Eine Schätzung von belegmäßig nicht erfassten Kosten der überlassenen Fahrzeuge schließt die Anwendung der Fahrtenbuchmethode folglich aus3. Dies gilt entgegen der Auffassung der GmbH selbst dann, wenn aufgrund der gewählten Schätzungsgrundlagen oder eines „Sicherheitszuschlags“ bei der Bemessung des Nutzungsvorteils nach der Fahrtenbuchmethode vermeintlich höhere Gesamtkosten angesetzt werden, als tatsächlich entstanden sind.
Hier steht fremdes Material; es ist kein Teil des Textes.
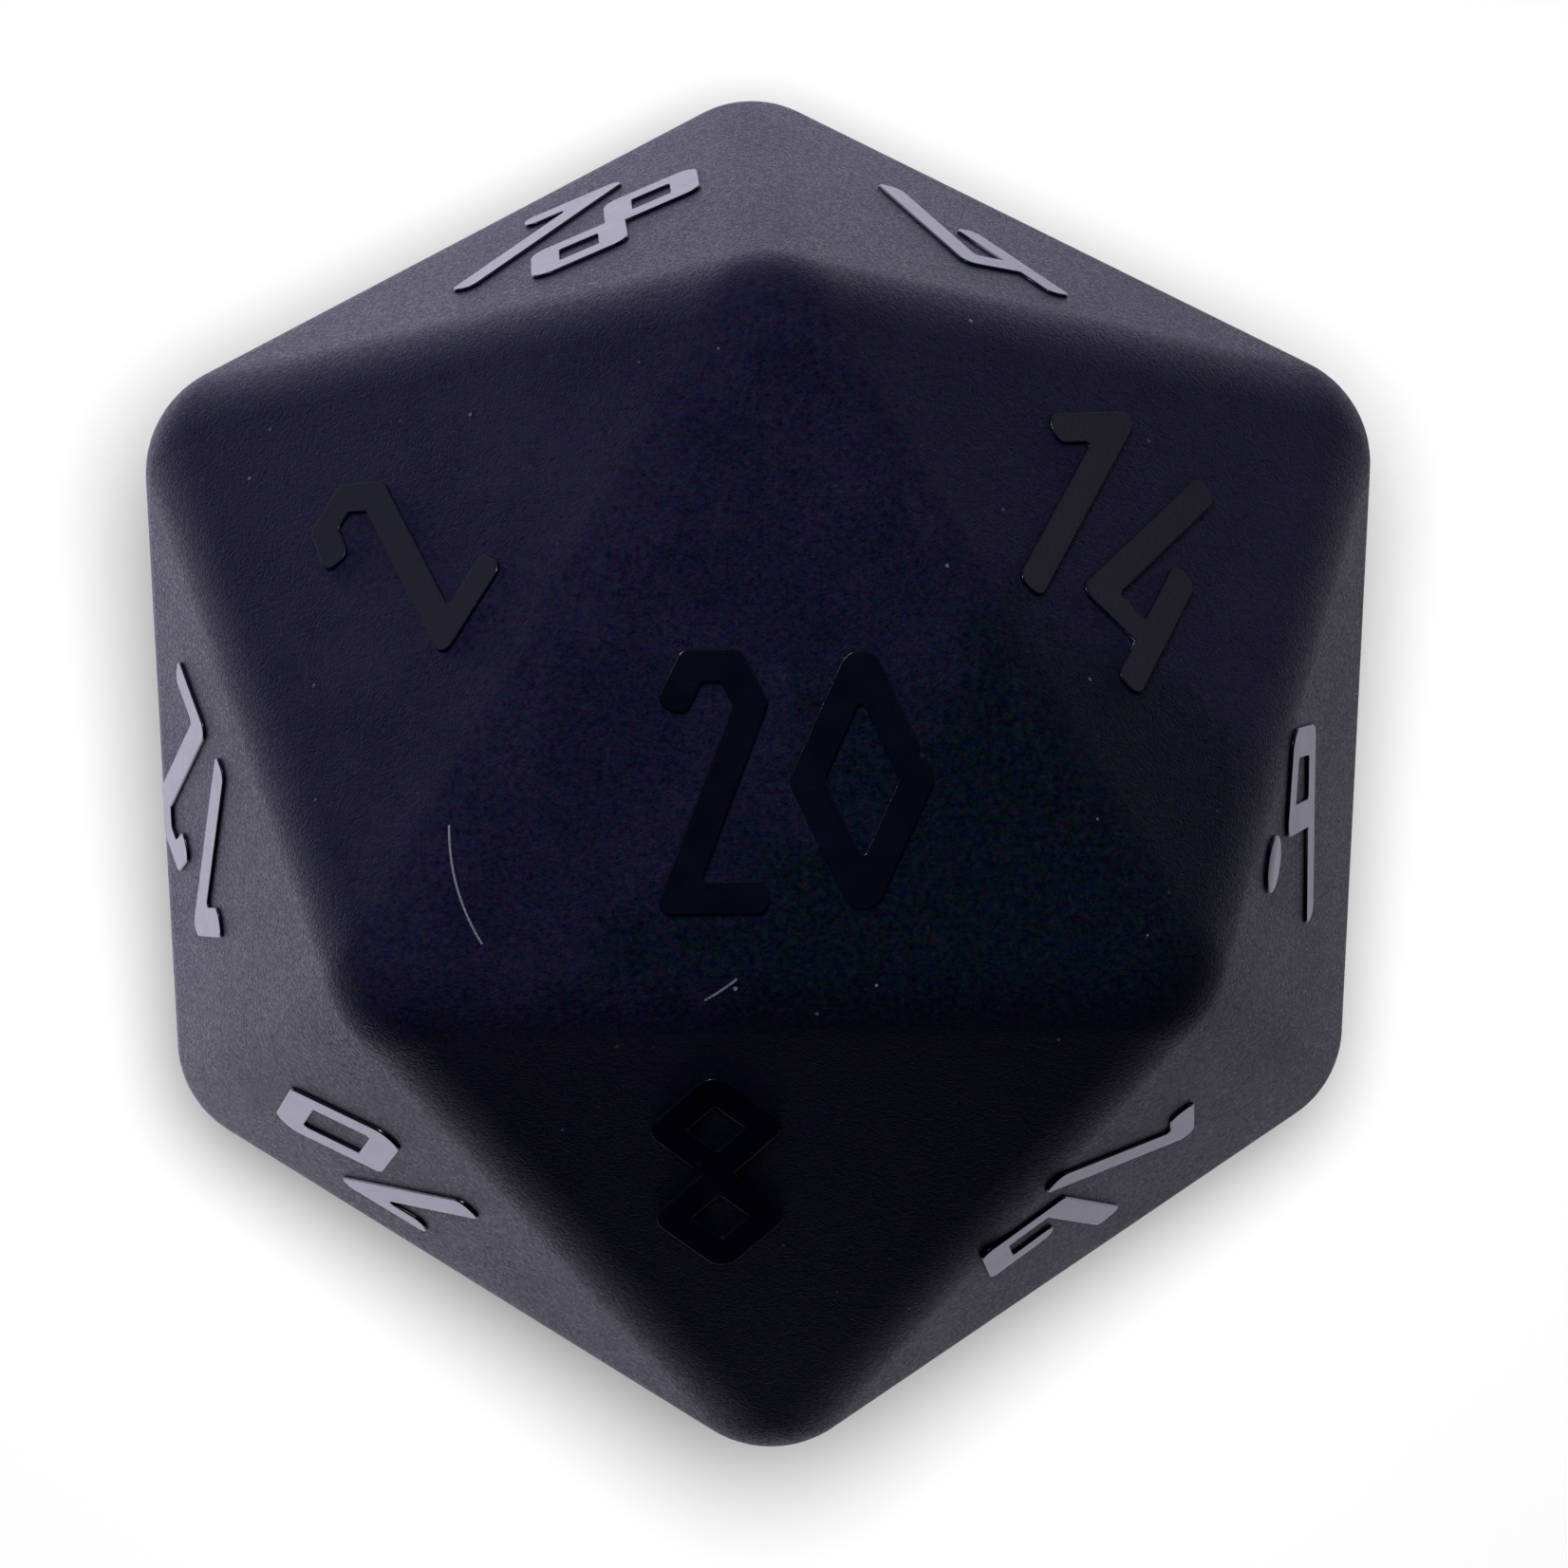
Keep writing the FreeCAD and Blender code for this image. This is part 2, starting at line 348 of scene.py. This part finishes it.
handled = noise(tree, (-900, -600), handling_scale, 4.0, 0.6)
rough = maths(tree, (-450, -500), "MULTIPLY_ADD", handled, roughness_of_handling, smoothest)
spread = ramp(tree, (-650, -700), grains["Grain"], grain_low, grain_high)
feed(tree, skin.inputs["Roughness"],
     maths(tree, (-250, -500), "MULTIPLY_ADD", spread, roughness_of_grain, rough))
feed(tree, skin.inputs["Normal"], dented(tree, (-50, -200), grains["Grain"], 0.8, 0.00006))

body.data.materials.clear()
body.data.materials.append(matte)
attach(body, "root")
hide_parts("die_body")


# ---- The numerals -------------------------------------------------------------------------------------
# Twenty gloss black numerals, one on each face, that stand a little proud of the matte skin. Each follows
# its CAD piece, with a softened rim where the layer's top turns down into its walls.

relief = body_low.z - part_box("numeral_01")[0].z
rim_softening = 0.00003
rim_segments = 3
same_point = 0.000001
flat_angle = math.radians(1)
wall_angle = math.radians(60)
smooth_angle = math.radians(50)

darker_ink = (0.0008, 0.0015, 0.0046)
lighter_ink = (0.0012, 0.0019, 0.0064)
dust_on_gloss = (0.08, 0.08, 0.1)
gloss_grain_scale = 7000.0
flow_scale = 1800.0
flow_low, flow_high = 0.35, 0.65
glossiest = 0.19
roughness_of_flow = 0.1

gloss, tree, enamel = new_material("gloss_black_numeral", Specular_IOR_Level=0.4, Coat_Weight=0.3,
                                   Coat_Roughness=0.2)
grain = place_group(tree, grain_group, (-900, 0), Scale=gloss_grain_scale)["Grain"]
dust = place_group(tree, dust_group, (-900, -300), Scale=dust_scale, Share=0.2)["Mask"]
flow = noise(tree, (-900, 400), flow_scale)
ink = blend(tree, (-450, 400), ramp(tree, (-700, 400), flow, flow_low, flow_high), darker_ink,
            lighter_ink)
feed(tree, enamel.inputs["Base Color"], blend(tree, (-200, 300), dust, ink, dust_on_gloss))
feed(tree, enamel.inputs["Roughness"],
     maths(tree, (-450, -100), "MULTIPLY_ADD", flow, roughness_of_flow, glossiest))
feed(tree, enamel.inputs["Normal"], dented(tree, (-200, -200), grain, 0.3, 0.00003))


def soften_rim(piece):
    """Round the edges between the top of a raised layer and its walls, and leave its foot sharp."""
    only(piece)
    mesh = piece.data
    bpy.ops.object.mode_set(mode="EDIT")
    bpy.ops.mesh.select_mode(type="EDGE")
    bpy.ops.mesh.select_all(action="SELECT")
    bpy.ops.mesh.remove_doubles(threshold=same_point)
    bpy.ops.mesh.dissolve_limited(angle_limit=flat_angle)
    bpy.ops.mesh.select_all(action="DESELECT")
    bpy.ops.mesh.edges_select_sharp(sharpness=wall_angle)
    bpy.ops.object.mode_set(mode="OBJECT")
    outward = max(mesh.polygons, key=lambda face: face.area).normal.copy()
    if outward.dot(mesh.vertices[0].co - die_centre) < 0:
        outward.negate()
    heights = [outward.dot(vertex.co - die_centre) - inradius for vertex in mesh.vertices]
    sharp = [edge.select for edge in mesh.edges]
    mesh.polygons.foreach_set("select", [False] * len(mesh.polygons))
    mesh.vertices.foreach_set("select", [False] * len(mesh.vertices))
    for edge, is_sharp in zip(mesh.edges, sharp):
        edge.select = is_sharp and min(heights[corner] for corner in edge.vertices) > relief / 2
    bpy.ops.object.mode_set(mode="EDIT")
    bpy.ops.mesh.bevel(offset_type="OFFSET", offset=rim_softening, segments=rim_segments,
                       profile=0.5, affect="EDGES", clamp_overlap=False)
    bpy.ops.object.mode_set(mode="OBJECT")
    bpy.ops.object.shade_smooth_by_angle(angle=smooth_angle)


numerals = []
for number in range(1, 21):
    node = f"numeral_{number:02d}"
    numeral = bpy.data.objects.new(f"gloss_{node}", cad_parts[node].data.copy())
    bpy.context.scene.collection.objects.link(numeral)
    soften_rim(numeral)
    settle_normals(numeral)
    numeral.data.materials.clear()
    numeral.data.materials.append(gloss)
    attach(numeral, "root")
    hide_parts(node)
    numerals.append(numeral)


# ---- The table ----------------------------------------------------------------------------------------
# A plain white table. To the camera it is one even white that glows a little further out, so it stays white
# to the edge. To the die its colour holds a painted pool of light: bright close by, most so on the key
# light's side, and painted dark beyond, with a glow far behind.

near_radius, far_radius = 0.025, 0.044
glow_begins, glow_full = 0.02, 0.13
shown_white = 0.366
shown_glow = 0.8
back_begins, back_full = 0.03, 0.15
back_glow = 0.18
key_side = (-0.9, 0.43, 0.0)
side_reach = 0.02
painted_dim_side = (0.19, 0.184, 0.227)
painted_light_side = (0.48, 0.465, 0.575)
far_table = (0.02, 0.02, 0.023)

bpy.ops.object.select_all(action="DESELECT")
bpy.ops.mesh.primitive_plane_add(size=4.0, location=(0, 0, 0))
floor = bpy.context.object
floor.name = "table_top"
white, tree, board = new_material("white_table", Roughness=0.9, Specular_IOR_Level=0.0,
                                  Emission_Color=(0.95, 0.95, 0.96))
to_camera = add_node(tree, "ShaderNodeLightPath", (-900, 600)).outputs["Is Camera Ray"]
spot = position(tree, (-1300, 0))
distance = vector_maths(tree, (-1100, -200), "LENGTH", spot)
# Painted light: the colour the die sees is brighter towards the key light and falls off to dark further out.
across = vector_maths(tree, (-1100, 200), "DOT_PRODUCT", spot, key_side)
towards_key = ramp(tree, (-900, 200), across, -side_reach, side_reach)
beside = blend(tree, (-700, 200), towards_key, painted_dim_side, painted_light_side)
beyond = ramp(tree, (-900, 0), distance, near_radius, far_radius)
around = blend(tree, (-500, 200), beyond, beside, far_table)
feed(tree, board.inputs["Base Color"],
     blend(tree, (-300, 300), to_camera, around, (shown_white, shown_white, shown_white)))

far = ramp(tree, (-700, -200), distance, glow_begins, glow_full)
far_and_seen = maths(tree, (-500, -200), "MULTIPLY", far, to_camera)
seen_glow = maths(tree, (-300, -200), "MULTIPLY", far_and_seen, shown_glow)
behind = ramp(tree, (-900, -500), split(tree, (-1100, -500), spot)["Y"], back_begins, back_full)
to_die = maths(tree, (-700, -500), "SUBTRACT", 1.0, to_camera)
behind_unseen = maths(tree, (-500, -500), "MULTIPLY", behind, to_die)
feed(tree, board.inputs["Emission Strength"],
     maths(tree, (-100, -300), "MULTIPLY_ADD", behind_unseen, back_glow, seen_glow))
floor.data.materials.append(white)


# ---- The lamps and the studio -------------------------------------------------------------------------
# A key light from the upper left and a faint light overhead for the body, small lamps that the numerals
# mirror, and two overhead lamps for the table only. The studio is dark, with a glow low down at the back.

key_place = (-0.145, 0.287, 0.383)
key_colour = (0.97, 0.96, 1.0)
top_place = (0.0, 0.01, 0.35)
top_colour = (0.40, 0.62, 1.0)
rim_place = (-0.18, 0.25, 0.383)
rim_colour = (1.0, 0.98, 1.0)
horizon_reach = 0.386
horizon_back = 0.23
horizon_height = 0.018
horizon_colour = (0.78, 0.72, 1.0)
wash_place = (-0.0007, 0.0035, 0.0765)
fill_place = (0.0, 0.0, 0.25)
plain_white = (1.0, 1.0, 1.0)


def soft_light(name, place, size, power, colour, lit_pieces, mirrored):
    """A round soft box aimed at the die, for these pieces only. Mirrored says if they show its reflection."""
    light = bpy.data.lights.new(name, "AREA")
    light.shape = "DISK"
    light.size = size
    light.energy = power
    light.color = colour
    lamp = bpy.data.objects.new(name, light)
    bpy.context.scene.collection.objects.link(lamp)
    lamp.location = Vector(place) + die_centre
    lamp.rotation_euler = (-Vector(place)).to_track_quat("-Z", "Y").to_euler()
    lamp.visible_glossy = mirrored
    lamp.visible_camera = False
    receivers = bpy.data.collections.new(name + "_receivers")
    for piece in lit_pieces:
        receivers.objects.link(piece)
    lamp.light_linking.receiver_collection = receivers


soft_light("key_light", key_place, 0.30, 3.2, key_colour, [body, *numerals], False)
soft_light("top_light", top_place, 0.05, 0.058, top_colour, [body], True)
soft_light("rim_light", rim_place, 0.10, 0.7, rim_colour, numerals, True)
for name, reach in (("left_horizon", -horizon_reach), ("right_horizon", horizon_reach)):
    soft_light(name, (reach, horizon_back, horizon_height), 0.15, 0.009, horizon_colour, numerals, True)
soft_light("table_wash", wash_place, 0.0245, 0.195, plain_white, [floor], False)
soft_light("table_fill", fill_place, 0.28, 0.36, plain_white, [floor], False)

sky_colour = (0.80, 0.70, 1.0)
glow_height = 0.55
back_direction = (0.05, 1.0, 0.0)
back_width = 0.7
back_strength = 0.30
darkest = 0.002
seen_sky = 0.8

world = bpy.data.worlds.new("studio")
bpy.context.scene.world = world
world.use_nodes = True
tree = world.node_tree
sky = tree.nodes["Background"]
direction = add_node(tree, "ShaderNodeTexCoord", (-1200, 0)).outputs["Generated"]
low_sky = ramp(tree, (-700, 200), split(tree, (-1000, 0), direction)["Z"], glow_height, 0.0)
side = vector_maths(tree, (-1000, -300), "DOT_PRODUCT", direction, back_direction)
at_back = ramp(tree, (-700, -300), side, -back_width, back_width)
strength = maths(tree, (-400, 0), "MULTIPLY", at_back, back_strength)
glow = maths(tree, (-200, 0), "MULTIPLY_ADD", low_sky, strength, darkest)
seen = add_node(tree, "ShaderNodeLightPath", (-400, 400)).outputs["Is Camera Ray"]
seen_light = maths(tree, (-200, 300), "MULTIPLY", seen, seen_sky)
feed(tree, sky.inputs["Color"], sky_colour)
feed(tree, sky.inputs["Strength"], maths(tree, (0, 200), "MAXIMUM", glow, seen_light))
bpy.context.scene.view_settings.view_transform = "Standard"


# ---- The camera ---------------------------------------------------------------------------------------
# It looks almost straight down on the 20 from close by, so the faces around it and the six around the waist
# show at a slant.

camera_place = (-0.00187, -0.0001, 0.07647)
camera_turn_degrees = (-0.26, -1.705, -0.697)
lens_data = bpy.data.cameras.new("camera")
lens_data.sensor_width = 36.0
lens_data.lens = 99.03
lens_data.clip_start = 0.005
lens_data.dof.use_dof = False
camera = bpy.data.objects.new("camera", lens_data)
bpy.context.scene.collection.objects.link(camera)
camera.location = die_centre + Vector(camera_place)
camera.rotation_euler = [math.radians(angle) for angle in camera_turn_degrees]
bpy.context.scene.camera = camera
Unter Berücksichtigung dieser Grundsätze ist eine Ermittlung des geldwerten Vorteils nach der Fahrtenbuchmethode im hier vom Bundesfinanzhof entschiedenen Streitfall ausgeschlossen. Die GmbH hat nicht sämtliche, durch das jeweils überlassene Kfz entstandenen Aufwendungen belegmäßig nachgewiesen. Die durch die Nutzung dieser Fahrzeuge entstandenen (tatsächlichen) Treibstoffkosten gründen vielmehr auf einer Schätzung. Zwar hat die GmbH die Einkaufsrechnungen für den insgesamt im Streitzeitraum bezogenen Treibstoff vorgelegt; die anteiligen Treibstoffkosten je PKW hat sie aber nur anhand des vom Fahrzeughersteller angegebenen Durchschnittsverbrauchs sowie des durchschnittlichen Liter-Kraftstoffpreises ermittelt und damit nicht durch Belege nachgewiesen.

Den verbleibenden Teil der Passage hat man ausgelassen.